Thursday, June 21, 2007

No words unspoken

Jake is at the age where I can sit and have long conversations with him, without him getting bored and drifting off. We can talk about anything and everything and we usually do. Last night, we sat outside and talked about Jesus, baseball, and dirt. In that order. He seems to know just what I need to hear at the right moment, and Jesus, baseball, and dirt were the perfect topics to get my mind in the right place.

Earlier, both boys were playing ball, and Jake got angry that he couldn't play it his way. I told him he had to follow the rules and he wasn't having it. He threw himself on the ground and pouted.

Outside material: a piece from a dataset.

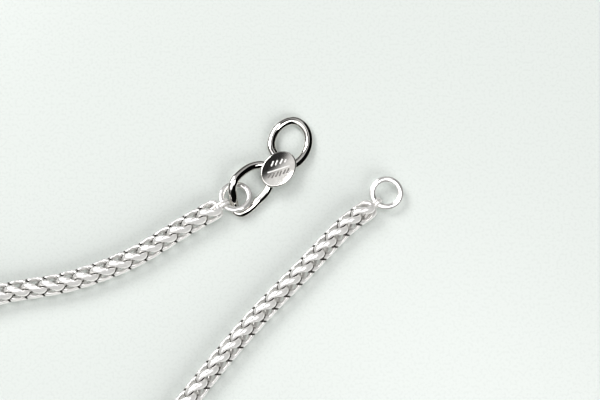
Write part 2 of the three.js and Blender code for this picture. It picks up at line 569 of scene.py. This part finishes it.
class BraceletClasp(bpy.types.PropertyGroup):
    """Sizes of the hook, the tag and the rings"""
    hook_wire: bpy.props.FloatProperty(
        name="Hook wire", description="Diameter of the hook's wire",
        default=1.22 * MM, min=0.4 * MM, max=2 * MM, unit="LENGTH", precision=5)
    hook_crown: bpy.props.FloatProperty(
        name="Hook crown", description="Height of the low dome along the top of the hook",
        default=0.40 * MM, min=0.05 * MM, max=1 * MM, unit="LENGTH", precision=5)
    ring_crown: bpy.props.FloatProperty(
        name="Ring crown", description="Height of the low dome along the top of the end rings",
        default=0.16 * MM, min=0.02 * MM, max=1 * MM, unit="LENGTH", precision=5)
    tag_length: bpy.props.FloatProperty(
        name="Tag length", description="The oval tag's longer diameter",
        default=5.84 * MM, min=3 * MM, max=10 * MM, unit="LENGTH", precision=5)
    tag_width: bpy.props.FloatProperty(
        name="Tag width", description="The oval tag's shorter diameter",
        default=4.50 * MM, min=2 * MM, max=8 * MM, unit="LENGTH", precision=5)
    tag_thickness: bpy.props.FloatProperty(
        name="Tag thickness", description="Thickness of the tag's plate",
        default=0.52 * MM, min=0.2 * MM, max=1 * MM, unit="LENGTH", precision=5)
    tag_dome: bpy.props.FloatProperty(
        name="Tag dome", description="How far the middle of the tag's face stands above its rim",
        default=0.07 * MM, min=0.0, max=0.5 * MM, unit="LENGTH", precision=5)
    tag_turn: bpy.props.FloatProperty(
        name="Tag turn", description="The way the tag's longer diameter points, from +X",
        default=math.radians(50), subtype="ANGLE")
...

I yelled at him. I sent him inside. I was wrong. I shouldn't have yelled, I should have explained why it is important to follow the rules and take turns, even though I have told him that before. He was looking to me for guidance, seeing how far he could push me, and I took the bait. I was wrong.

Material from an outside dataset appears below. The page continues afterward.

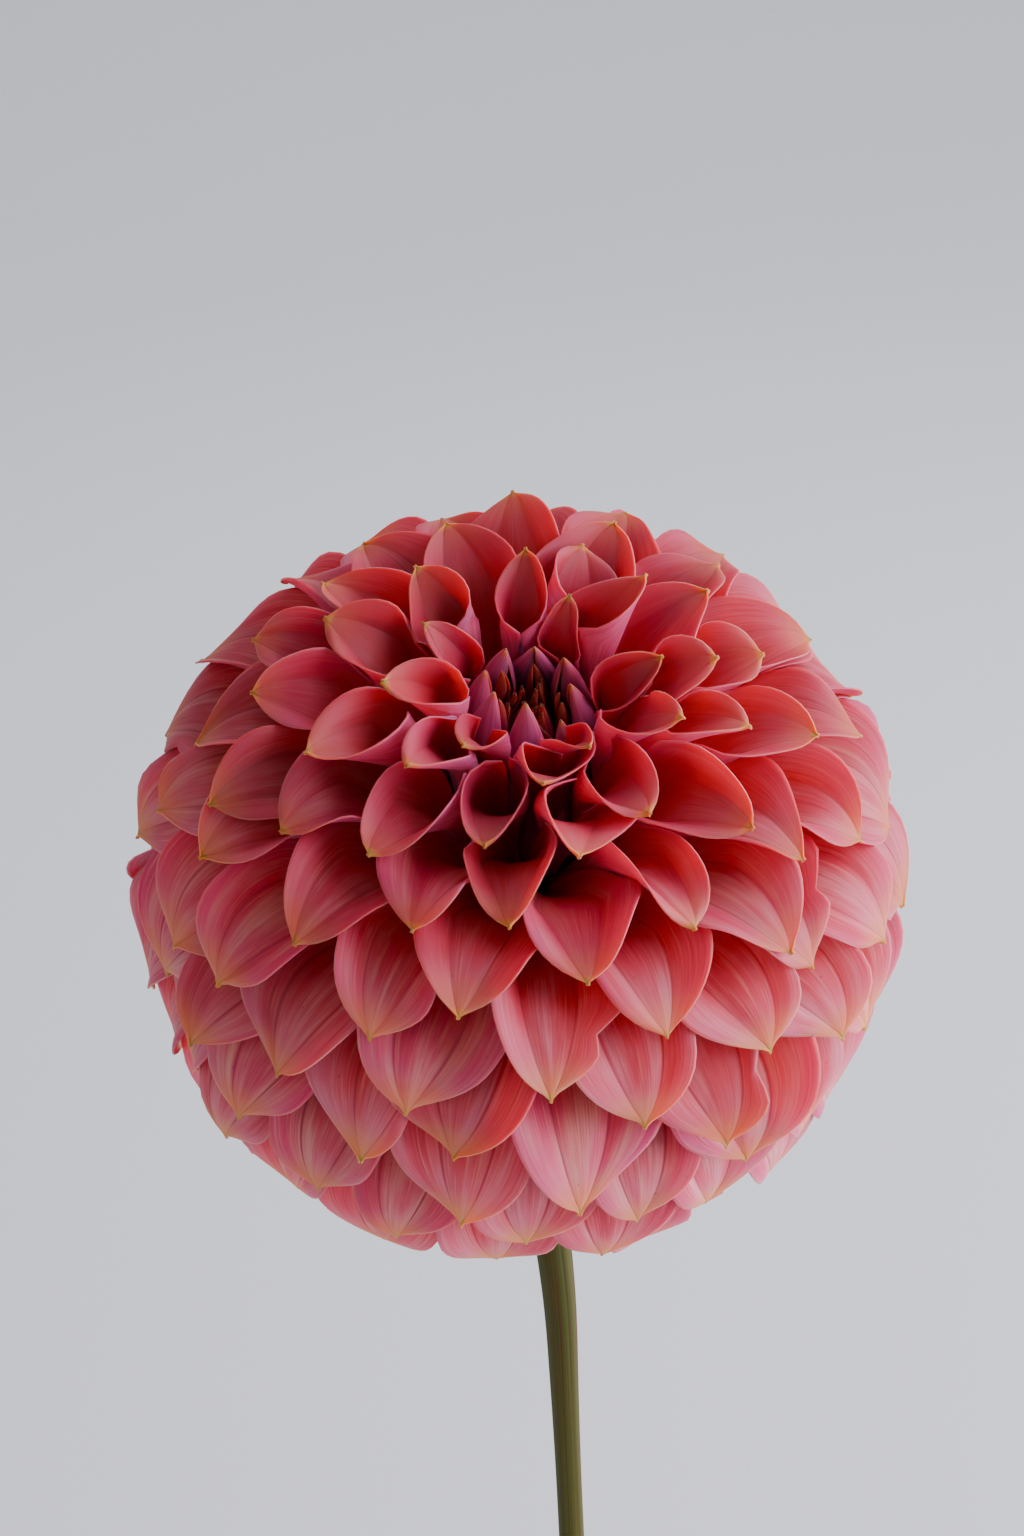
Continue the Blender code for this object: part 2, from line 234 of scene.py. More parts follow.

I felt like such a failure. A while later, Brady was off chasing his shadow around the bases. Through the sliding glass door I could see Jake sitting on the couch. He was sad. So was I. I opened the door and asked if he would like to come back outside. He gave me a little grin and walked over and held my hand as we went outside. Brady had his fill of playing and went inside. So, it was just me and Jake. I went and got us a few cups of lemonade and we sat down in the big chairs. We stared out at the field and talked.

I don't remember all the words we said to each other. The only words that stick out are the ones we said first, the ones that meant the most. I leaned over to him, held his hand and said, "I'm sorry son." He looked back at me, and with that classic Jake grin said, "I'm sorry too Daddy."

And then it was Jesus, baseball, and dirt...

1 comment:

karly said...

No comment could do this moment any justice. Thank you for sharing such an intimate time with your son.